Moreover, to deny specific performance to respondent would leave him with a one-sixth interest in a corporation controlled by appellant. From a practical standpoint this would be almost valueless.

It should be pointed out that specific performance of this contract is not unconscionable. Respondent, who assumed a real risk in 1959 in agreeing to buy a half interest in a somewhat unprofitable business for $15,000, will pay a total of $30,000 for a corporation valued by an admittedly qualified party as being worth $40,000 to $42,000. Moreover, as the trial court pointed out:

Actually, the defendant [appellant] is in the exact condition he would have found himself if the plaintiff [respondent] had performed on schedule, except that he has been deprived of the use of the monetary consideration for the intervening period of time, and an award of interest, in the eyes of the law, will cure this.

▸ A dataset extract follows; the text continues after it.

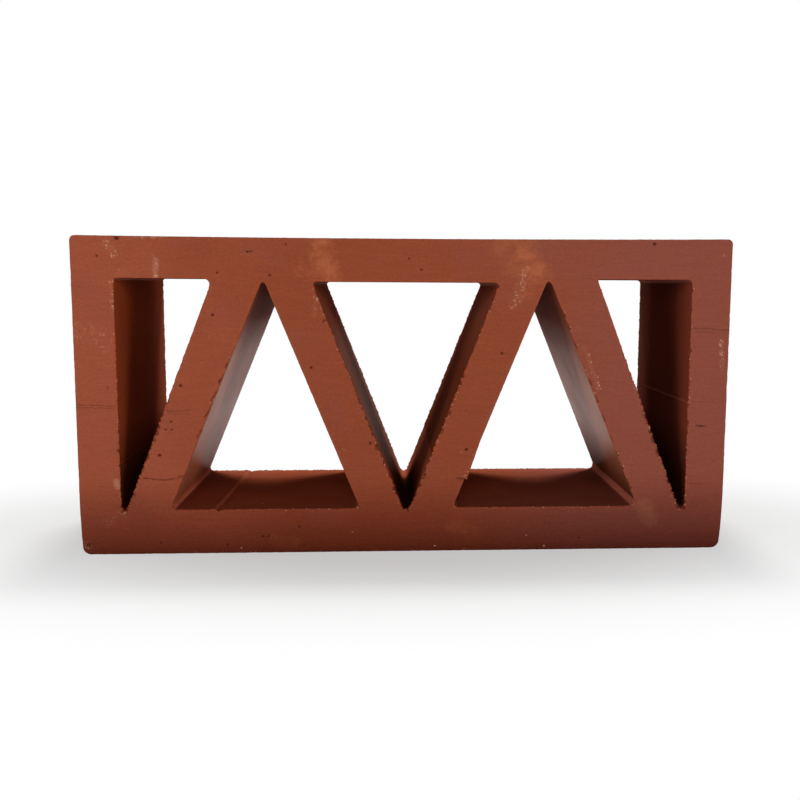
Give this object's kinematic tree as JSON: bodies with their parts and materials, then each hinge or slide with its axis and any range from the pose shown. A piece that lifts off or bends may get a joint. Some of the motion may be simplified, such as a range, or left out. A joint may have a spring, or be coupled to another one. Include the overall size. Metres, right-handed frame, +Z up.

Finally, appellant claims that the contract was modified or abandoned, but there is no evidence supporting this. Respondent insisted that he was often assured by appellant that his delinquencies were a matter of no concern, and the former's wife testified to one such conversation. Appellant simply denied all of this; in fact he himself testified that the proposed stock purchase was never discussed between the parties following the execution of the contract. The trial court's conclusion that the contract remained in effect is fully justified.

The judgment is affirmed.

ROSELLINI, C.J., FINLEY, WEAVER, and HAMILTON, JJ., concur.

March 17, 1967. Petition for rehearing denied.

NOTES

[*] Reported in 417 P.2d 861.

[†] Judge Birdseye is serving as a judge pro tempore of the Supreme Court pursuant to Art. 4, § 2(a) (amendment 38), state constitution.